# [Aim of the exercise]
Find each line with "bodies" and copy it.

# [Provided material]
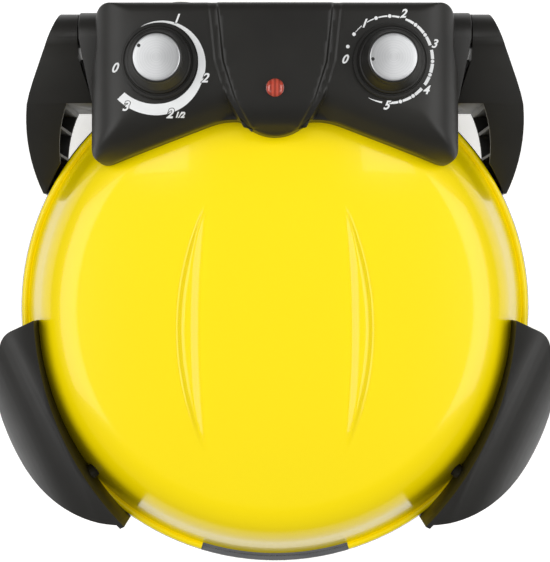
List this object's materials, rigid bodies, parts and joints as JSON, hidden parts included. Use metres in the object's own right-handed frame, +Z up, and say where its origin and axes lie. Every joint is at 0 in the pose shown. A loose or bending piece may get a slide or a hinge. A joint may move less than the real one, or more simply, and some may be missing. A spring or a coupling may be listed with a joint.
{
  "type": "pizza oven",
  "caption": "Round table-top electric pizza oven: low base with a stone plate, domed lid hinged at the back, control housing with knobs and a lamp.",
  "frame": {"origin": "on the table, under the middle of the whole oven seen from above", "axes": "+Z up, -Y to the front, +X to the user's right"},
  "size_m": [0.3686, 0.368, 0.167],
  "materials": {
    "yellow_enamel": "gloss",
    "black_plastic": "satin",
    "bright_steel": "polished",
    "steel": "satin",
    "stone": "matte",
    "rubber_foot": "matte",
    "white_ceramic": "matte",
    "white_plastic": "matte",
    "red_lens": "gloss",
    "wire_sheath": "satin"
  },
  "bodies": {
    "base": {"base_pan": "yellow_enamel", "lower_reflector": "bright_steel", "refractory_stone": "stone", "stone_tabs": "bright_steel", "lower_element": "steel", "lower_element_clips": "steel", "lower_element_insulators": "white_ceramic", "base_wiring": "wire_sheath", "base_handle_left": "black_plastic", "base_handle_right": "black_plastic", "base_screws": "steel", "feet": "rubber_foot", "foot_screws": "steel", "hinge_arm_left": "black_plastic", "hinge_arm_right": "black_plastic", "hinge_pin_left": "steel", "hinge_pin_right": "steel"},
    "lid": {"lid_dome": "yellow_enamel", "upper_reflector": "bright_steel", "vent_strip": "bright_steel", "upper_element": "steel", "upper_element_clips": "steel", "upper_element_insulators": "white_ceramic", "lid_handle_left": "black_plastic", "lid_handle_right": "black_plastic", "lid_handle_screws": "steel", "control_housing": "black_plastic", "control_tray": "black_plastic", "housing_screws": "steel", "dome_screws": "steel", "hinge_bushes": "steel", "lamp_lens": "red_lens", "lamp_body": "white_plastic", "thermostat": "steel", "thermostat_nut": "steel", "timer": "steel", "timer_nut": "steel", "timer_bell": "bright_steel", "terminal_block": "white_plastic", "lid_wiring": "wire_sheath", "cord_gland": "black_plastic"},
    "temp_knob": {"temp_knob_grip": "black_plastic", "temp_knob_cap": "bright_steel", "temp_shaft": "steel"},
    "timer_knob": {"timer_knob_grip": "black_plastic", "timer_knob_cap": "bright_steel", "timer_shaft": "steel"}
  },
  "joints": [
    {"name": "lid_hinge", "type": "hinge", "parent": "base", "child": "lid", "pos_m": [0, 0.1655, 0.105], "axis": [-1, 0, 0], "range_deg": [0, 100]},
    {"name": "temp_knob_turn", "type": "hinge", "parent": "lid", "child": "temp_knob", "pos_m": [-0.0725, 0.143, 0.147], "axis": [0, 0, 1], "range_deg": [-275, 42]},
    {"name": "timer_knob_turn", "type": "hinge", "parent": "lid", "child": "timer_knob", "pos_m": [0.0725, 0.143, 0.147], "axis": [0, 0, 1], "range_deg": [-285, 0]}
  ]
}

# [Answer to this problem]
List this object's materials, rigid bodies, parts and joints as JSON, hidden parts included. Use metres in the object's own right-handed frame, +Z up, and say where its origin and axes lie. Every joint is at 0 in the pose shown. A loose or bending piece may get a slide or a hinge. A joint may move less than the real one, or more simply, and some may be missing. A spring or a coupling may be listed with a joint.
  "bodies": {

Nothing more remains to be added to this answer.